On Tuesday he didn’t. The Louisiana Republican voted to advance the Senate’s eighth Iran war powers resolution, providing the decisive margin in a 50-47 vote that moved the measure past a procedural threshold it had repeatedly failed to clear. It marked the first time Cassidy had supported advancing the resolution after repeatedly voting against it throughout the war. He was joined by the three Republicans who have become the resolution’s consistent supporters — Lisa Murkowski of Alaska, Susan Collins of Maine, and Rand Paul of Kentucky.

“Until the administration provides clarity, no congressional authorization or extension can be justified,” Cassidy said in a statement explaining his vote.

Senate Minority Leader Chuck Schumer framed the vote in maximalist terms. “Trump’s no closer to ending this war, no closer to bringing down the skyrocketing costs of this war, no closer to getting our troops out of harm’s way,” he said on the Senate floor. “Senate Republicans must not continue to allow Trump to remain stuck in this never-ending loop of threats and failed negotiations.”

What The Vote Actually Does — And What It Doesn’t

The procedural advancement of the war powers resolution is significant but not definitive. The measure still requires a final passage vote in the Senate before it can move to the House, and the precise timing of that vote has not been set. Three Republican senators — John Cornyn of Texas, Thom Tillis of North Carolina, and Tommy Tuberville of Alabama — were absent Tuesday. If all three return and vote against the resolution on final passage, the vote would deadlock at 50-50 and fail.
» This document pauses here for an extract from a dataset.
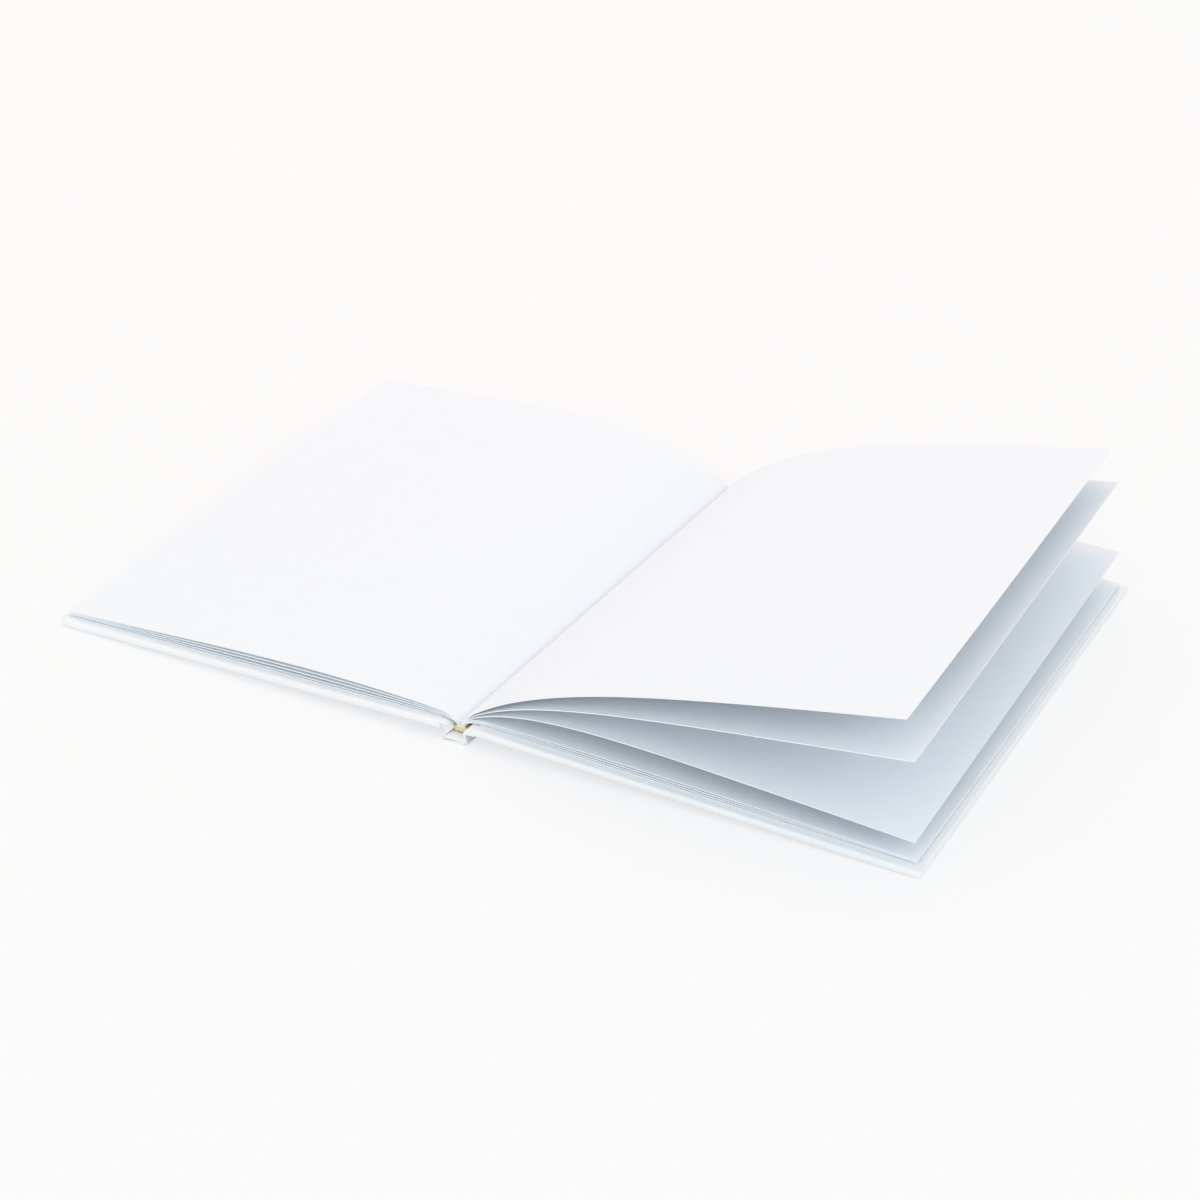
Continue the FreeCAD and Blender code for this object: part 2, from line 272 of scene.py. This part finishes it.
def back_leaves(material):
    """Leaves on the back cover's side: those that lie on it, and the raised ones above."""
    start_x = BLOCK_RIGHT - LEAF_SPACING / 2
    line = lying_line(BACK_ROOT_SLOPE, back_hinge.z, start_x)
    for k in range(BACK_LYING_LEAVES):
        root_x = (BACK_LEAVES - k - 0.5) * ROOT_SPACING
        sheet = leaf_sheet(line, k, lying_rise(BACK_BOWS[k], 0.0), root_x)
        leaf = make_piece(f"back_leaf_{k + 1}", *sheet, material, "leaf_paper")
        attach(leaf, "book_block")
        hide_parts("pages")
    for k, (tail, head) in enumerate(zip(RAISED_TAIL, RAISED_HEAD)):
        root, end, bend = [a + (b - a) * share for a, b in zip(tail, head)]
        slope = end + (root - end) * np.exp(-distance / (bend * MM))
        slope = slope + (BACK_ROOT_SLOPE - root) * turn_out(distance)
        place = BACK_LYING_LEAVES + k
        sheet = leaf_sheet(walk(slope, start_x), place, 0.0 * slope, (BACK_LEAVES - place - 0.5) * ROOT_SPACING)
        leaf = make_piece(f"raised_leaf_{k + 1}", *sheet, material, "leaf_paper")
        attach(leaf, "book_block")
        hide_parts("pages")


# Covers, drawn flat in their own frame: X from the spine edge to the fore-edge, Z from the outer face up

CORNER_STEPS = 6
SIDE_STEPS = 24


def seated(points, side):
    """Points of a cover's frame, leaned from its hinge down to the table, on the -X or the +X side."""
    hinge = back_hinge if side > 0 else front_hinge
    tilt = math.asin(hinge.z / board_width)
    x, y, z = points[..., 0], points[..., 1], points[..., 2]
    out = abs(hinge.x) + x * math.cos(tilt) + z * math.sin(tilt)
    up = hinge.z - x * math.sin(tilt) + z * math.cos(tilt)
    return np.stack([side * out, y, up], -1)


def cover_piece(part, side, points, faces, material, slot, node):
    """A piece drawn in a cover's frame, laid in its place, riding on its cover and standing for its node."""
    prefix = "back_" if side > 0 else "front_"
    turned = [list(face) if side > 0 else list(face)[::-1] for face in faces]
    made = make_piece(prefix + part, seated(points, side), turned, material, slot)
    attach(made, prefix + "cover")
    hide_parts(prefix + node)


def ring(inset, spine_inset, height):
    """Points round the cover's plan, drawn in by the insets: straight sides joined by quarter circles."""
    fore = max(CORNER_ROUND - inset, LEAST_ROUND)
    spine_side = max(SPINE_CORNER - inset, LEAST_ROUND)
    radii = [fore, fore, spine_side, spine_side]
    far, near, half = board_width - LAP - inset - fore, spine_inset + spine_side, board_half - inset
    corners = [(far, fore - half), (far, half - fore), (near, half - spine_side), (near, spine_side - half)]
    centres = np.array(corners)
    loop = []
    for corner, (centre, radius) in enumerate(zip(centres, radii)):
        angle = np.radians(90.0 * (corner - 1) + np.linspace(0, 90, CORNER_STEPS + 1))
        arc = centre + radius * np.column_stack([np.cos(angle), np.sin(angle)])
        outward = np.array([math.cos(angle[-1]), math.sin(angle[-1])])
        start = centres[(corner + 1) % 4] + radii[(corner + 1) % 4] * outward
        steps = np.linspace(0, 1, SIDE_STEPS + 1)[1:-1, None]
        loop += [arc, arc[-1] + (start - arc[-1]) * steps]
    flat = np.concatenate(loop)
    return np.column_stack([flat, np.full(len(flat), height)])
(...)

Even if the resolution passed both chambers, it would face a near-certain presidential veto. Democrats do not have the two-thirds majority in either chamber required to override. The war powers resolution has, throughout this conflict, served primarily as a vehicle for Democrats to put Republicans on the record and extract periodic displays of congressional resistance to executive authority — not as a legislative mechanism likely to actually constrain military operations.
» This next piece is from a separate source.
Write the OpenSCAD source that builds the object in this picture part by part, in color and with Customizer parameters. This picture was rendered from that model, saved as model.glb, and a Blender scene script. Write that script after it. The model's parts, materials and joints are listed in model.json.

Vance, for his part, signaled the administration’s posture before the vote, reiterating that Trump remained “locked and loaded” to restart military operations if Iran nuclear talks fail. The ceasefire Trump announced on April 7 remains in effect but fragile, with diplomatic talks proceeding slowly and Iran continuing to demand war reparations and sanction relief as preconditions for any deal. Trump disclosed Tuesday that he had been “an hour away” from ordering a major new attack against Iran before pulling back to allow negotiations more time.
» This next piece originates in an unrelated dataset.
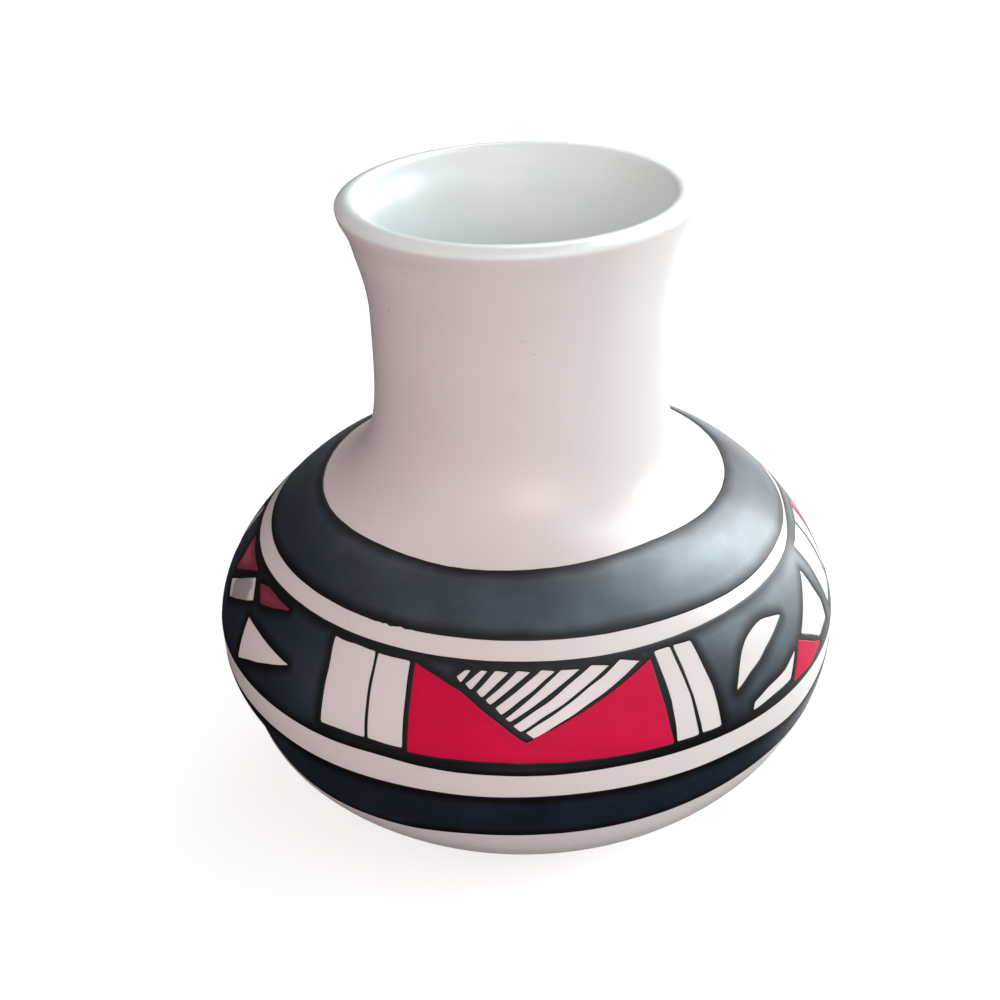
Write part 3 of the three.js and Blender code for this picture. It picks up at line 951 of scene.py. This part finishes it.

Fetterman Holds — And The Stakes For The Midterms

Notably, Sen. John Fetterman of Pennsylvania remained the sole Democrat to vote against advancing the resolution — his eighth consecutive vote against the war powers effort. Fetterman has been consistent and clear: he believes demanding that Iran surrender its nuclear material is a non-negotiable American interest, and he will not vote to limit the president’s ability to enforce that demand through military pressure. Sen. Chris Murphy of Connecticut declined to characterize Fetterman as the Democrats’ problem: “The responsibility isn’t on one senator, it’s on everybody who has the chance to cut funding off to this war.”

The broader political question the 50-47 vote raises is the one that will define the next several months. The Iran war remains a genuine liability for Republicans in competitive districts where cost-of-living concerns are dominant. Gas prices at $4-plus nationally, and well above that in blue states, trace directly to the Hormuz blockade. Polling shows overall economic approval at historic lows. Whether the war ends, or ends well, before November is the single most important variable in the midterm arithmetic — and neither Tuesday’s Senate vote nor any other congressional action has meaningfully altered the president’s ability to determine that outcome.